** Start **

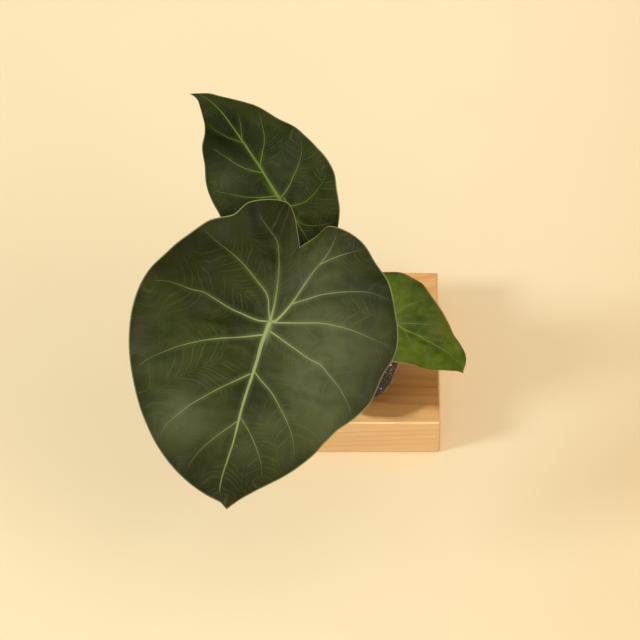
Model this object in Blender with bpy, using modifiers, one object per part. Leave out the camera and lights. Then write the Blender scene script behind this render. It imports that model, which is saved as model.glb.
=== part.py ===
"""Potted alocasia: three shield-shaped leaves in a clear nursery pot on a wooden block.

Frame: metres, +X right, +Y back, +Z up, origin at the middle of the block's bottom face.
Each leaf has its own frame at the navel, where the petiole joins the blade: +y runs to the tip,
+z is the upper face, and +x is on the right hand of someone who looks down on the leaf tip-first.
"""

import math

import bmesh
import bpy
from mathutils import Matrix, Vector

MM = 0.001
GAP = 0.0003                      # air between touching pieces

# Wooden block that the pot stands on
BLOCK_SIDE = 0.166
BLOCK_HEIGHT = 0.040
BLOCK_EDGE = 0.0015

# Clear nursery pot, a squat 105 mm size
POT_CENTRE = Vector((0.007, -0.028, BLOCK_HEIGHT + GAP))
POT_HEIGHT = 0.070
RIM_RADIUS = 0.053
BASE_RADIUS = 0.038
WALL = 0.0009
FLOOR = 0.0012
RIM_BAND = 0.011                  # height of the stepped-out band under the rim
RIM_STEP = 0.0016
DRAIN_COUNT = 8
DRAIN_RADIUS = 0.0042
DRAIN_CENTRE = 0.0352             # distance of each drain hole from the pot's axis
DRAIN_RISE = 0.006                # how far a drain hole climbs the wall

# Potting mix and the base of the stem
SOIL_LEVEL = 0.0575               # above the pot's underside
SOIL_CROWN = 0.0015
STEM_HEIGHT = 0.026
STEM_PROFILE = [(9.2, 26.0), (10.4, 25.2), (11.2, 22.0), (11.8, 15.0), (13.0, 8.0), (13.2, 3.0), (12.2, 0.0)]

SEGMENTS = 48
LEAF_SKIN = 0.0009
CROWDING = 0.45                   # sets the blade's columns closer together at its tip and its sinus
HOOK_START = 0.90                 # share of the way to the tip where the drip tip starts to bend
PETIOLE_STEPS = 26

# Reach of each blade from its navel: (degrees away from the tip, millimetres), down to the sinus
# between the two back lobes. "right" is the +x side, "left" the -x side.
LEAVES = {
    "leaf_large": {
        "navel": (-0.0580, -0.1455, 0.2458), "face": (0.03, -0.56, 0.83), "heading": -106.7,
        "right": [(0, 153.5), (2, 149.5), (6, 148), (16, 142.5), (26, 136), (37, 128.5), (53, 119.5), (69, 114.5),
                  (94, 108.5), (112, 101), (125, 97), (134, 96.5), (147, 92.5), (157, 100), (167, 101.5),
                  (174, 99), (178, 91), (182, 79), (187.6, 65)],
        "left": [(0, 153.5), (2, 149), (5, 143), (11, 133.5), (24, 120), (33, 112), (39, 106.5), (47, 103),
                 (63, 104), (78, 100.5), (92, 104.5), (111, 101.5), (122, 101.5), (135, 98.5), (144, 100),
                 (155, 97), (163, 91.5), (166, 78.5), (172.4, 65)],
        "tip_droop": 24, "lobe_droop": 14, "side_droop": 13, "fold": 10, "ripple": 3, "waves": 6, "phase": 0.6,
        "hook": -3, "columns": 60, "rings": 8},
    "leaf_upper": {
        "navel": (-0.0513, -0.0230, 0.2572), "face": (-0.05, -0.45, 0.89), "heading": 128.1,
        "right": [(0, 119), (2, 113), (9, 97.5), (21, 82.5), (33, 69), (57, 57), (76, 51), (98, 50), (118, 48),
                  (146, 53), (158, 56), (170, 58), (182, 57), (190, 52), (195, 45), (197, 34)],
        "left": [(0, 119), (3, 107), (5, 99), (8, 90), (13, 82.5), (19, 78), (29, 68), (45, 60), (58, 54.5), (72, 50.5),
                 (93, 49), (118, 51), (140, 55), (152, 52), (159, 44), (163, 34)],
        "tip_droop": 16, "lobe_droop": 10, "side_droop": 9, "fold": 12, "ripple": 1.8, "waves": 5, "phase": 1.0,
        "hook": -7, "columns": 48, "rings": 7},
    "leaf_small": {
        "navel": (0.0383, -0.0652, 0.1565), "face": (0.28, -0.50, 0.82), "heading": -19.9,
        "right": [(0, 80.5), (2, 78), (5, 73), (12, 63.5), (23, 53), (33, 44), (48, 38.5), (70, 36), (95, 37), (125, 38),
                  (150, 39), (165, 36), (173, 29), (180, 25)],
        "left": [(0, 80.5), (2, 79.8), (5, 79), (11, 70.5), (19, 59.5), (30, 51.5), (46, 44.5), (61, 41.5), (86, 40),
                 (105, 38.5), (127, 37.5), (150, 39), (163, 37), (172, 30), (180, 25)],
        "tip_droop": 10, "lobe_droop": 6, "side_droop": 5, "fold": 7, "ripple": 1.2, "waves": 5, "phase": 0.0,
        "hook": 3, "columns": 44, "rings": 6},
}

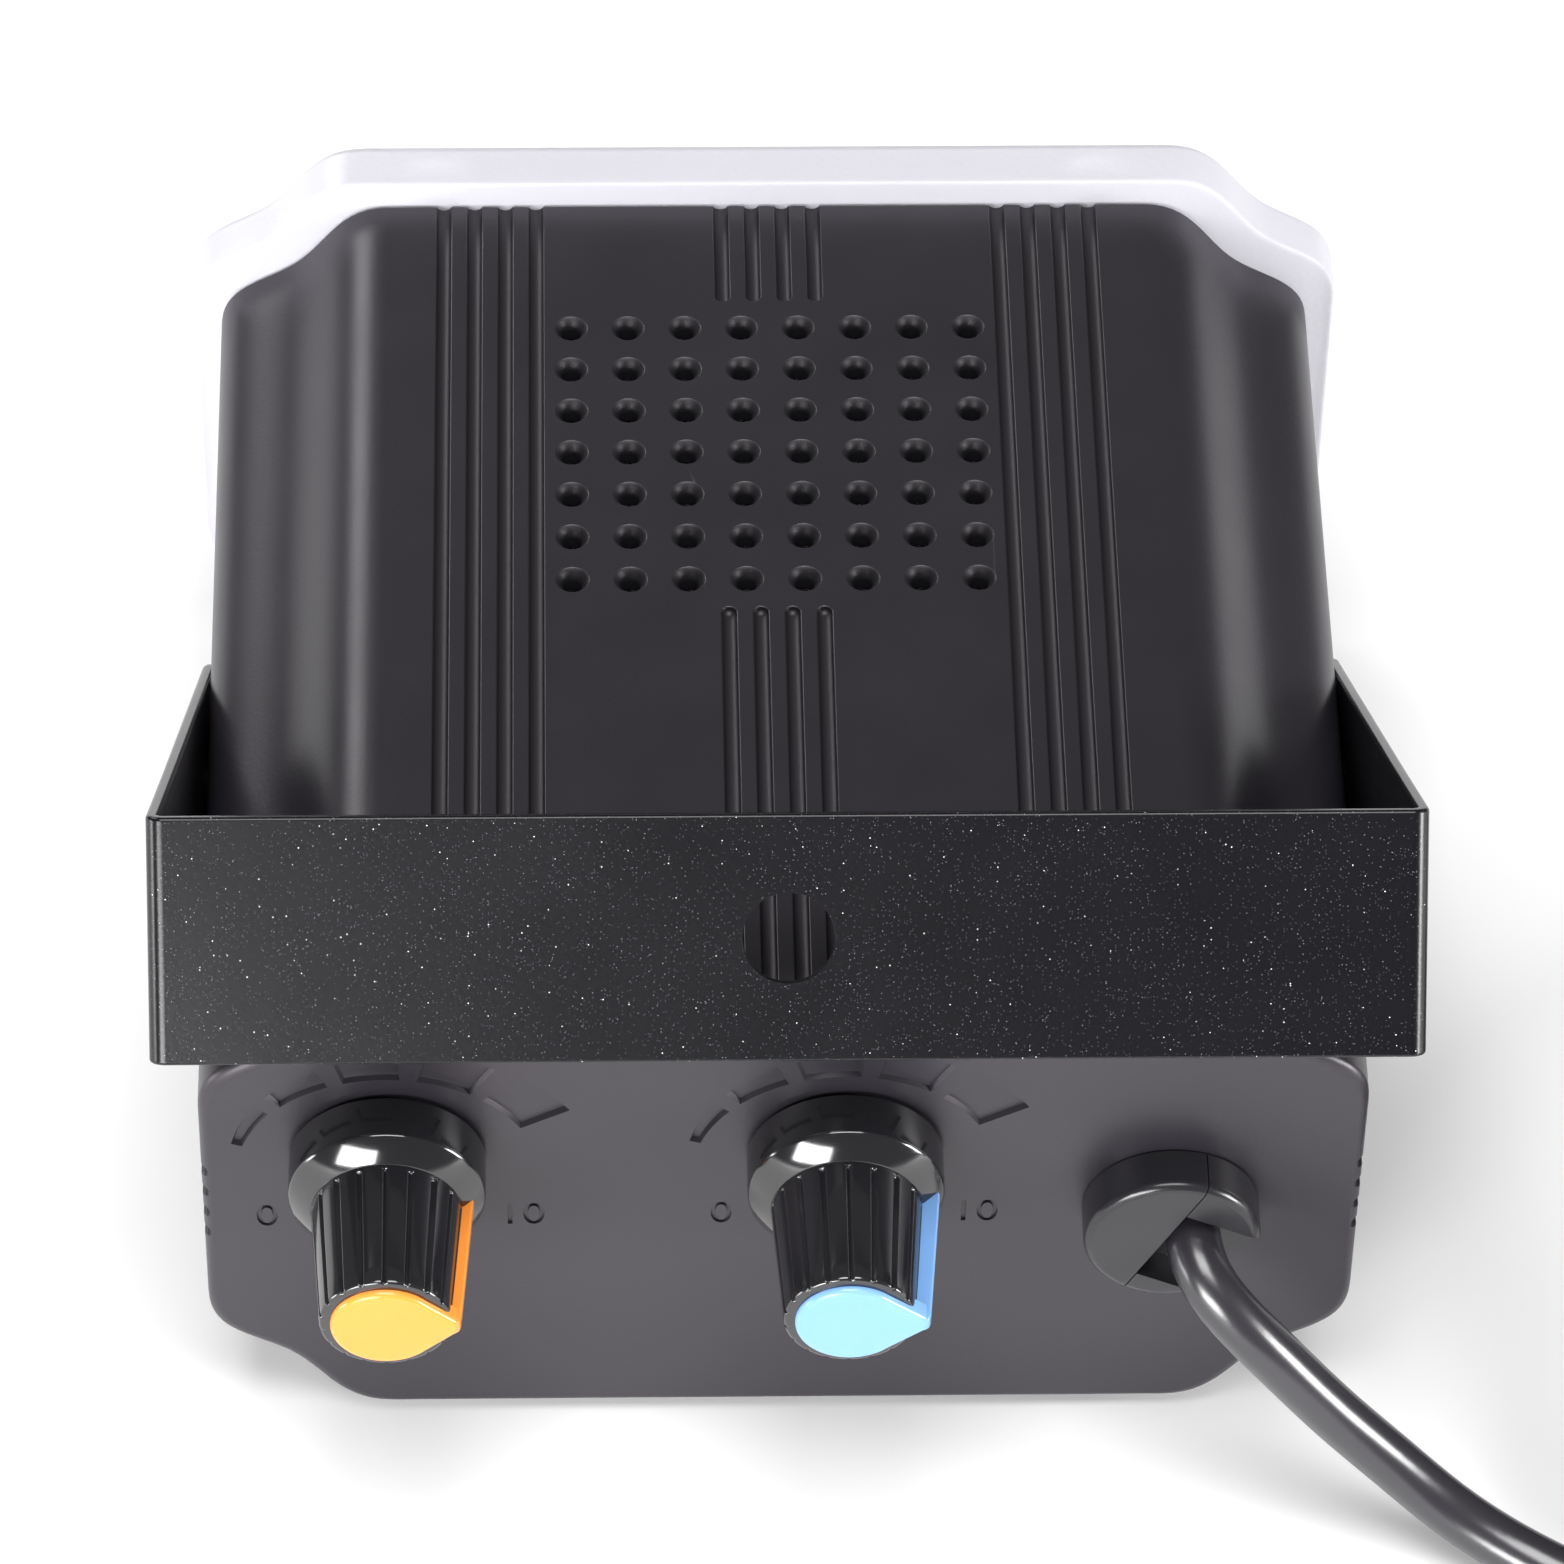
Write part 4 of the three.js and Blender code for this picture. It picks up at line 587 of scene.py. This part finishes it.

** End **

**WHAT YOU ARE ASKED TO DO**
Only the lines from the top of the data through the line that contains "BLOCK_EDGE = 0.0015" should be quoted, exactly as they stand.

**CORRECT ANSWER**
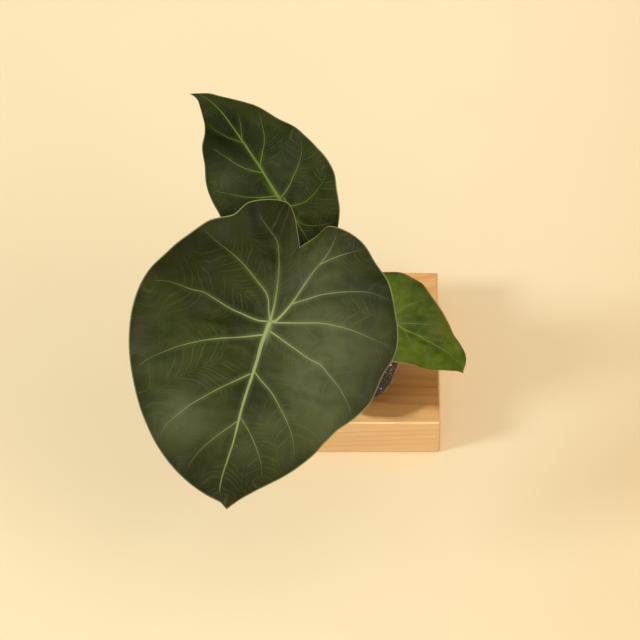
Model this object in Blender with bpy, using modifiers, one object per part. Leave out the camera and lights. Then write the Blender scene script behind this render. It imports that model, which is saved as model.glb.
=== part.py ===
"""Potted alocasia: three shield-shaped leaves in a clear nursery pot on a wooden block.

Frame: metres, +X right, +Y back, +Z up, origin at the middle of the block's bottom face.
Each leaf has its own frame at the navel, where the petiole joins the blade: +y runs to the tip,
+z is the upper face, and +x is on the right hand of someone who looks down on the leaf tip-first.
"""

import math

import bmesh
import bpy
from mathutils import Matrix, Vector

MM = 0.001
GAP = 0.0003                      # air between touching pieces

# Wooden block that the pot stands on
BLOCK_SIDE = 0.166
BLOCK_HEIGHT = 0.040
BLOCK_EDGE = 0.0015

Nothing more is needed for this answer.